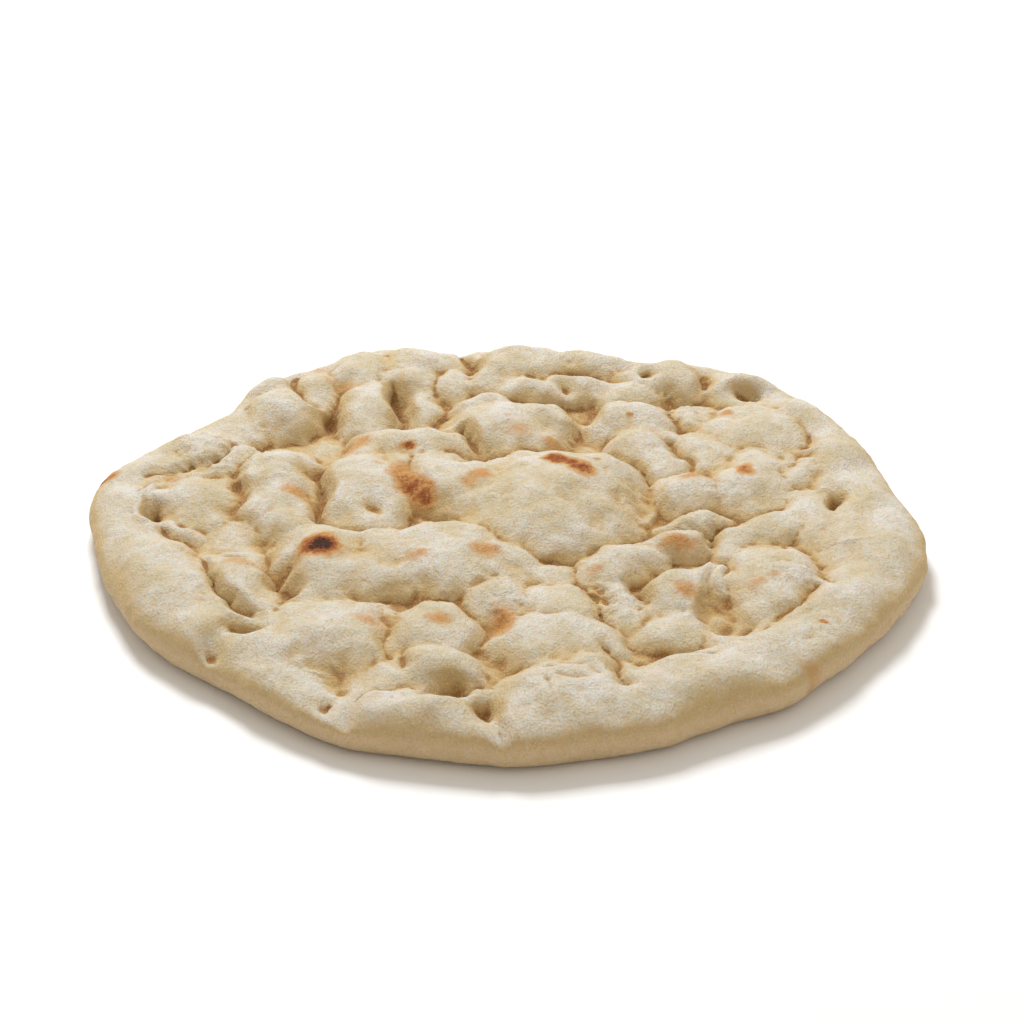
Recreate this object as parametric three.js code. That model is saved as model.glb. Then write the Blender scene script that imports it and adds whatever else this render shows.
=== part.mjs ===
// A pizza base: one uneven round of pale baked dough with a thick rim, a flat underside
// and a top that has risen into pillows, with creases and finger dimples between them.
// Sizes are in millimetres. +X is right, +Y is away from the front, +Z is up.

import * as THREE from 'three';

// ---- Driving dimensions -------------------------------------------------------------

// Plan radius every 10 degrees, counterclockwise from +X, where the edge is widest.
const OUTLINE = [
  147, 144, 147, 151, 156, 158, 157, 150, 150, 153, 152, 162,
  156, 154, 145, 146, 151, 155, 149, 145, 142, 141, 137, 136,
  139, 142, 141, 143, 142, 141, 139, 141, 140, 141, 144, 147,
];

const VALLEY_Z = 10.5;      // dough left where no bubble has risen
const RIM_Z = 17;           // the rim between its own pillows
const RIM_CREST = 15;       // from the outline in to the top of the rim
const RIM_INNER = 17;       // from there in to where the rim has run out
const WIDEST_Z = 8.5;       // height of the outline above the underside
const EDGE_ROUND = 14;      // how far in the edge has turned level at the top
const UNDER_ROUND = 9;      // how far in it meets the flat underside
const THINNEST = 3.5;       // dough left under the deepest dimple

const BUBBLE_FOOT_Z = 6.5;  // where each bubble's side would run out
const BUBBLE_POWER = 0.6;   // how full a bubble is: 0.5 is a half ellipse, 1 a flatter heap
const BUBBLE_SPREAD = 1.33; // the bubbles run into each other by this much
const BUBBLE_MEETING = 1.6; // softness of the crease where two of them meet
const DIMPLE_FALL = 1.1;    // how fast a dimple runs out past its half size
const DIMPLE_POWER = 1.7;
const CREASE_HALF_WIDTH = 3;
const CREASE_POWER = 1.5;

// Each bubble: x, y, half length, half width, turn in degrees, height of its top.
const BUBBLES = [
  // the great bubble in the middle and the chain that runs left from it
  [14, 14, 29, 36, -10, 26], [-14, 22, 20, 18, 0, 22.5], [-35, 56, 24, 15, 0, 22],
  [-51, 22, 18, 27, 0, 21], [-26, 29, 16, 19, 0, 22], [-86, 34, 16, 22, 0, 21],
  [-84, 14, 12, 16, 0, 19], [-80, 1, 10, 16, 5, 17], [-38, 40, 10, 12, 0, 20.5],
  // left
  [-113, 18, 17, 20, 0, 18], [-114, -8, 7, 6, 0, 14], [-98, 0, 15, 14, 0, 12.5],
  [-127, 14, 9, 14, 0, 17.5], [-94, -48, 15, 28, 8, 19.5],
  // front left
  [-64, -31, 18, 24, 0, 21], [-22, -29, 27, 24, -8, 22], [-44, -15, 12, 10, 0, 17.5],
  [-6, -57, 12, 17, 0, 18], [-44, -38, 14, 14, 0, 19], [-61, -84, 25, 26, 0, 19.5],
  [-25, -77, 14, 19, 0, 18.5], [-39, -105, 8, 9, 0, 17], [-65, -60, 9, 7, 0, 14.5],
  // front
  [-22, -100, 14, 12, 0, 18], [-29, -130, 20, 11, 0, 19.5], [17, -115, 21, 22, 0, 20.5],
  [16, -62, 13, 15, 0, 18], [18, -82, 20, 16, 0, 18.5], [13, -39, 12, 12, 0, 15.5],
  // front right
  [37, -33, 18, 12, 55, 18], [58, -49, 21, 11, 52, 18.5], [37, -57, 8, 13, 0, 16],
  [39, -70, 9, 12, 0, 14.5], [92, -46, 16, 26, -5, 18.5], [58, -18, 14, 8.5, 0, 19.5],
  [65, -4, 13, 9, 0, 17.5],
  // right
  [65, 22, 15, 13, 15, 19.5], [94, -5, 26, 9, 47, 17.5], [78, 22, 8, 14, 0, 18],
  [89, 31, 15, 23, 0, 19.5], [109, 4, 14, 22, 0, 17.5], [41, 82, 12, 14, 0, 20.5],
  [51, 81, 12, 15, 0, 20.5], [52, 62, 14, 17, 0, 19], [57, 47, 9, 14, 0, 17.5],
  [74, 58, 14, 18, 0, 17], [70, 86, 13, 12, 0, 16], [97, 72, 22, 24, 0, 20],
  [63, -113, 28, 17, 12, 19.5], [54, -79, 11, 11, 0, 16.5], [71, -83, 10, 10, 10, 15.5],
  [106, -60, 11, 19, -35, 18.5], [87, -86, 10, 15, -35, 18], [121, -14, 18, 25, 0, 17.5],
  // back
  [-9, 93, 14, 10, 10, 20], [6, 108, 15, 10, 0, 20], [27, 112, 16, 10, -5, 20],
  [45, 107, 15, 11, -15, 17.5], [-2, 71, 22, 21, 0, 22.5], [9, 80, 12, 13, -20, 21],
  [-35, 98, 8, 16, 0, 17], [-23, 114, 8, 17, 10, 19], [-42, 115, 16, 14, 0, 20],
  [-8, 118, 14, 12, 0, 20], [-87, 87, 16, 17, 0, 22], [-94, 107, 14, 12, 0, 21],
  [-76, 108, 9, 17, 0, 19.5], [-58, 122, 14, 21, 0, 22], [-54, 92, 13, 23, 0, 20],
  // the rim's own pillows, from the back left round by the right
  [-36, 129, 16, 14, 0, 22], [4, 131, 21, 15, 0, 23], [34, 130, 24, 13, -8, 21.5],
  [64, 119, 20, 14, -14, 21.5], [92, 108, 14, 14, 0, 22], [114, 84, 13, 18, 30, 20.5],
  [124, 50, 13, 20, 15, 20], [108, 40, 10, 14, 0, 17.5], [128, 15, 12, 20, 5, 19],
  [130, -22, 12, 22, -5, 19], [121, -58, 13, 22, -25, 19], [101, -92, 13, 20, -40, 19],
  [-102, -82, 18, 22, 40, 19.5], [-120, -46, 18, 30, 25, 20.5], [-140, 12, 11, 22, 8, 18],
  [-117, 53, 19, 18, 20, 20],
];

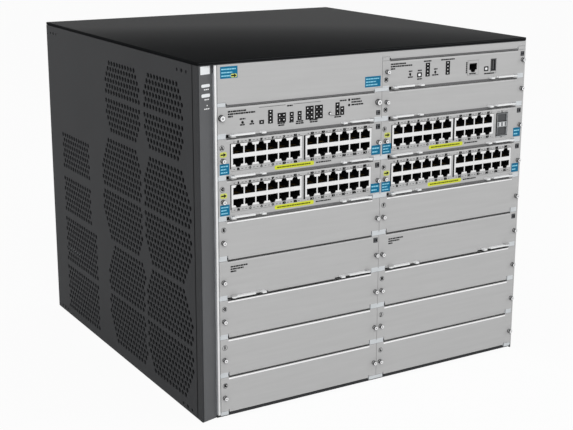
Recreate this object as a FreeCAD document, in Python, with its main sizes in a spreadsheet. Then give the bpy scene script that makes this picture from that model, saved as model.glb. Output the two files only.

_Set exercise_
Look over the material above and show each line where "that" appears.

_Task solution_
Recreate this object as parametric three.js code. That model is saved as model.glb. Then write the Blender scene script that imports it and adds whatever else this render shows.
// and a top that has risen into pillows, with creases and finger dimples between them.
  // the great bubble in the middle and the chain that runs left from it
Recreate this object as a FreeCAD document, in Python, with its main sizes in a spreadsheet. Then give the bpy scene script that makes this picture from that model, saved as model.glb. Output the two files only.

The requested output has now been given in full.